* Listed entries:
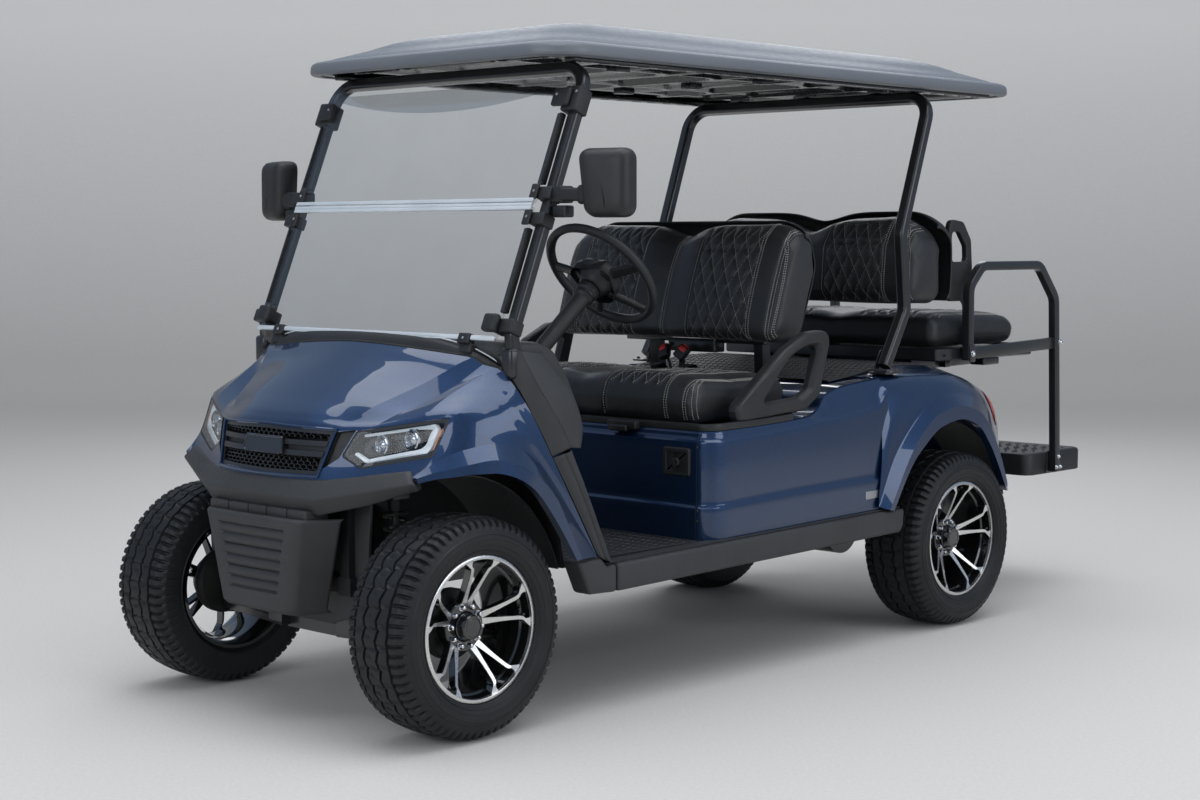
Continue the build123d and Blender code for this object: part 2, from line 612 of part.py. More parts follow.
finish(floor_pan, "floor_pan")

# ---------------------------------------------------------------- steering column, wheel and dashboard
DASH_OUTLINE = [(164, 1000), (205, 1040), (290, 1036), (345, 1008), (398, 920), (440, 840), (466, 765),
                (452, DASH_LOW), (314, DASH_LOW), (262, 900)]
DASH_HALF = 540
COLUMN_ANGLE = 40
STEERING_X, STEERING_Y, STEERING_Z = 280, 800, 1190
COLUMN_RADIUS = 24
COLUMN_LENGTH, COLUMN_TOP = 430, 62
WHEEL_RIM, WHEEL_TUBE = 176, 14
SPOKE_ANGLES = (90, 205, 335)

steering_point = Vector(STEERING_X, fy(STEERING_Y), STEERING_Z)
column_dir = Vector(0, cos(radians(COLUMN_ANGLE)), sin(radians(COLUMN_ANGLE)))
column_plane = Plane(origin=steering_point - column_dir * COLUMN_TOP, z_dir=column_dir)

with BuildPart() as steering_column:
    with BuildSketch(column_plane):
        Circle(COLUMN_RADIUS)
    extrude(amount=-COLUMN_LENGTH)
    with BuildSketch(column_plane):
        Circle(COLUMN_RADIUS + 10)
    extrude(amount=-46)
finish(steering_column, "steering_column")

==

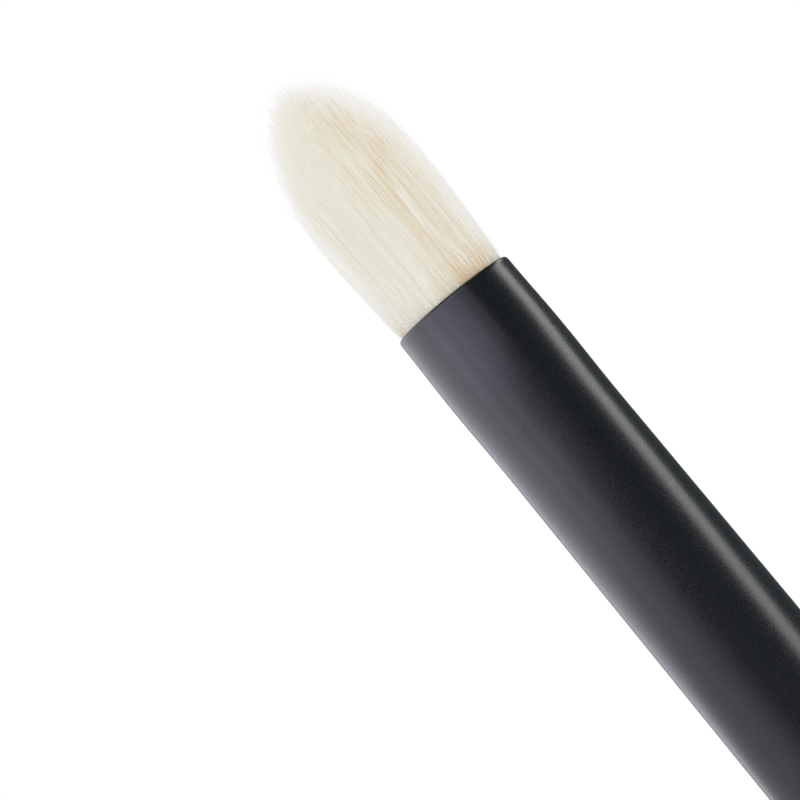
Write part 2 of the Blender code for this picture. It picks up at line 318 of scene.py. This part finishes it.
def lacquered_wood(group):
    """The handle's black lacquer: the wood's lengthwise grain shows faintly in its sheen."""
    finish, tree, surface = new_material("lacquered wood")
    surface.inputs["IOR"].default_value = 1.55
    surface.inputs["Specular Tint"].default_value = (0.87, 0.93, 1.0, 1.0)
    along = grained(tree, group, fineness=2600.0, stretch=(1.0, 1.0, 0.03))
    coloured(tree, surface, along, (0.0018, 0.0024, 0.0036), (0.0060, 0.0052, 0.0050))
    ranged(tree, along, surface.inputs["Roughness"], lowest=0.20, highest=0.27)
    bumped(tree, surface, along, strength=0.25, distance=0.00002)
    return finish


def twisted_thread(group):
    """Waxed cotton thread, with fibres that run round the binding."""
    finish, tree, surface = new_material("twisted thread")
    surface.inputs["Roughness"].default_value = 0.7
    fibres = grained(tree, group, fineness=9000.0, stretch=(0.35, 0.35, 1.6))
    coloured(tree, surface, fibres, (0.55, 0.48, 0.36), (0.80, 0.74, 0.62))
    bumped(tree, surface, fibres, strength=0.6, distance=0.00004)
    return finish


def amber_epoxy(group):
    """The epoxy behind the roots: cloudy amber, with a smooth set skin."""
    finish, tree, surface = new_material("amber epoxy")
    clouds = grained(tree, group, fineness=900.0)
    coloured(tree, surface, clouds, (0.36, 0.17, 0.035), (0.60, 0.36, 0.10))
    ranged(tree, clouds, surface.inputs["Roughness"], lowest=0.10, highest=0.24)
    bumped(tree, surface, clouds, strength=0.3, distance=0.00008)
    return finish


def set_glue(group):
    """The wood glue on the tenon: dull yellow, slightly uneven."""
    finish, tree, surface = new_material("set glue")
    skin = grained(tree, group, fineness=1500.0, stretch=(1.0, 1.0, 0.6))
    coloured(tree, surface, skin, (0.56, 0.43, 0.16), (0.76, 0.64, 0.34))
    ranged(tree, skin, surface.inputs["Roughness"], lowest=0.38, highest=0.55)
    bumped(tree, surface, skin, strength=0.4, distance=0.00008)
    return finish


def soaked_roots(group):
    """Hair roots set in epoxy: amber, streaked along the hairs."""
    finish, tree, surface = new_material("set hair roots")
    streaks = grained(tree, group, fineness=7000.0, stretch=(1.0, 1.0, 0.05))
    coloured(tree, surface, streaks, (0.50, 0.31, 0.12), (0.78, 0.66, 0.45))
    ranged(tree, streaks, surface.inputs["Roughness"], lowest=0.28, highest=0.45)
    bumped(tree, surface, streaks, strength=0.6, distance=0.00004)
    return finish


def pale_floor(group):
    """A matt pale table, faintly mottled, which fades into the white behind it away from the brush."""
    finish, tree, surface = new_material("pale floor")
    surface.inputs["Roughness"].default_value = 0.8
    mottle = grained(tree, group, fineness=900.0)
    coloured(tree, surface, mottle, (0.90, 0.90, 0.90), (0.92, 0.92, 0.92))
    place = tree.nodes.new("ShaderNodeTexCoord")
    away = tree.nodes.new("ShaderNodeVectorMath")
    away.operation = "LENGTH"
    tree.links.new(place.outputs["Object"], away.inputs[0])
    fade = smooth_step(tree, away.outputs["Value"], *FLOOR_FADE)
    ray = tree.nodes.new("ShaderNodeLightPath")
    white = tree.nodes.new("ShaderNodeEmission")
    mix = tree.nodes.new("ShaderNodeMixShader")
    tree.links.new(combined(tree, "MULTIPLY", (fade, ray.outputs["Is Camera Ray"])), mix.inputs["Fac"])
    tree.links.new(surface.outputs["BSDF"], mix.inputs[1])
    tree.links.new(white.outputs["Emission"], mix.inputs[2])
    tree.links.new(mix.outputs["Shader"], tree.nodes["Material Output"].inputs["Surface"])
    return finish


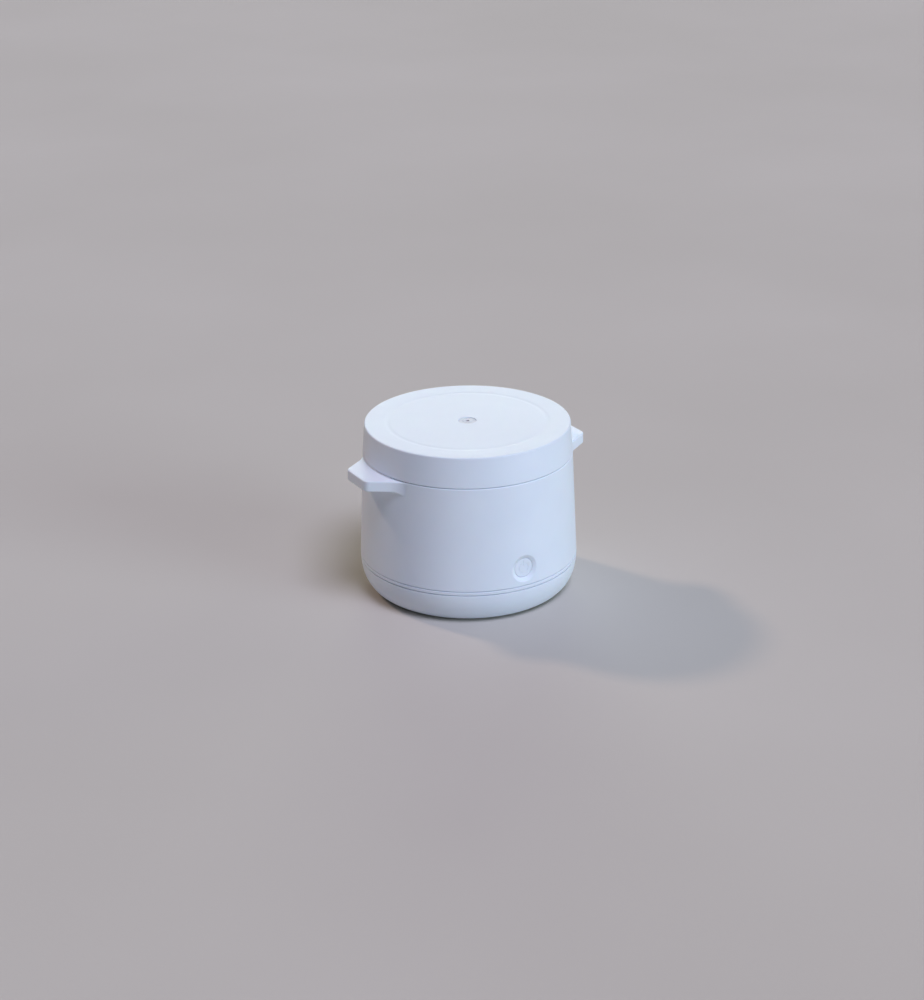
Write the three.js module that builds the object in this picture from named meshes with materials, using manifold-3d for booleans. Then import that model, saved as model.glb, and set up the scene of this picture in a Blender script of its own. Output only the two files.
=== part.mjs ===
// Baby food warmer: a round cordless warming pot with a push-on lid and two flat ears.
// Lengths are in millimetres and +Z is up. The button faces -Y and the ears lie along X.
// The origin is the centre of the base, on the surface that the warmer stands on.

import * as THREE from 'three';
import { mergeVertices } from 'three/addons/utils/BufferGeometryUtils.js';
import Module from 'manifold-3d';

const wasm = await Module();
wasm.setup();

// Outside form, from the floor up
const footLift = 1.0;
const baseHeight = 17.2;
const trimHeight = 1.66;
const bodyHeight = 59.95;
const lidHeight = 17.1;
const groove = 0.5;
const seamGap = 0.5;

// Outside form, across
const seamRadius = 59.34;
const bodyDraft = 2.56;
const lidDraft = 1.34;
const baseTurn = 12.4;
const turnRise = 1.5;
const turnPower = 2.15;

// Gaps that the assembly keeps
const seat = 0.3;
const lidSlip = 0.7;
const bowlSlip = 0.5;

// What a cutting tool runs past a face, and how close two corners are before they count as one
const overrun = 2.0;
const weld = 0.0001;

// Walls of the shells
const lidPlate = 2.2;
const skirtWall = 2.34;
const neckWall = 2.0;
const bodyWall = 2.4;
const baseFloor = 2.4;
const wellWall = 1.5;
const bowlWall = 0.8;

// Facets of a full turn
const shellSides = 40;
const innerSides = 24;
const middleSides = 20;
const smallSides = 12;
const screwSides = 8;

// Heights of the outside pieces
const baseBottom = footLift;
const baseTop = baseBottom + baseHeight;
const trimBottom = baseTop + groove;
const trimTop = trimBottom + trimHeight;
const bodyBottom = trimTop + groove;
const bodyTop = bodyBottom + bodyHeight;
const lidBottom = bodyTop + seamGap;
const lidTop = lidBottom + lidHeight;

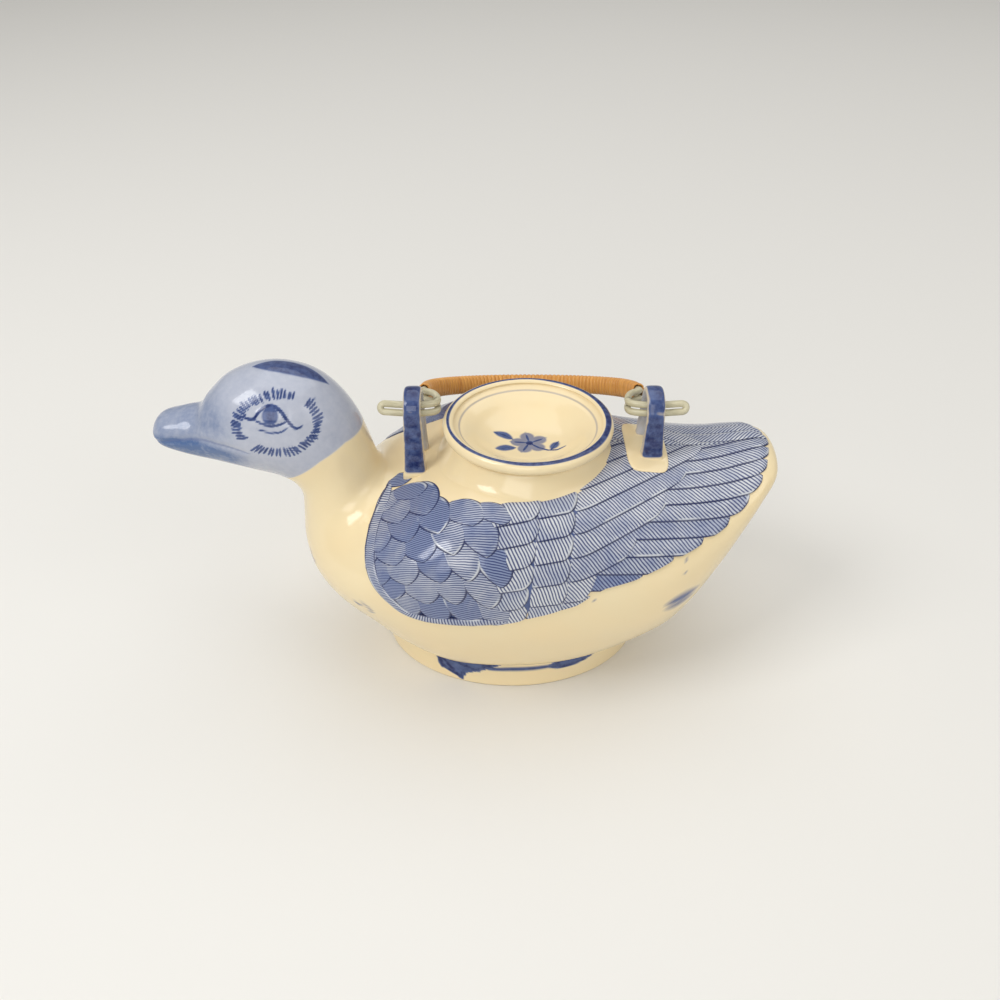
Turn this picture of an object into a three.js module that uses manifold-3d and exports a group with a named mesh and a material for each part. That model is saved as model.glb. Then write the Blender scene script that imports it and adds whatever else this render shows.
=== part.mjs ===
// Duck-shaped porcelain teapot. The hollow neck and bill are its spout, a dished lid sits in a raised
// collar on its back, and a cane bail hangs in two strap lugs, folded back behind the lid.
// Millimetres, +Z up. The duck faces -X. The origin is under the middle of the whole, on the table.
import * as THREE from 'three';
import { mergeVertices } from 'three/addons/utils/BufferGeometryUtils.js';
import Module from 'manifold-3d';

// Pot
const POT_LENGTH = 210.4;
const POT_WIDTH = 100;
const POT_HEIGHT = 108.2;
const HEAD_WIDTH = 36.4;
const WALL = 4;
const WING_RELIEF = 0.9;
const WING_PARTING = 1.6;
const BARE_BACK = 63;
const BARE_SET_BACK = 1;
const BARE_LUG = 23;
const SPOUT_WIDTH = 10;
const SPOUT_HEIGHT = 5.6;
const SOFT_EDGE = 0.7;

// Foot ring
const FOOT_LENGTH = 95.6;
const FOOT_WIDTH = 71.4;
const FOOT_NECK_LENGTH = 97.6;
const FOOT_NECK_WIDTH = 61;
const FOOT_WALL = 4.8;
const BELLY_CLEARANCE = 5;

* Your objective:
Write down the number of lines where the word "script" appears, and nothing further.

* Result of this task:
2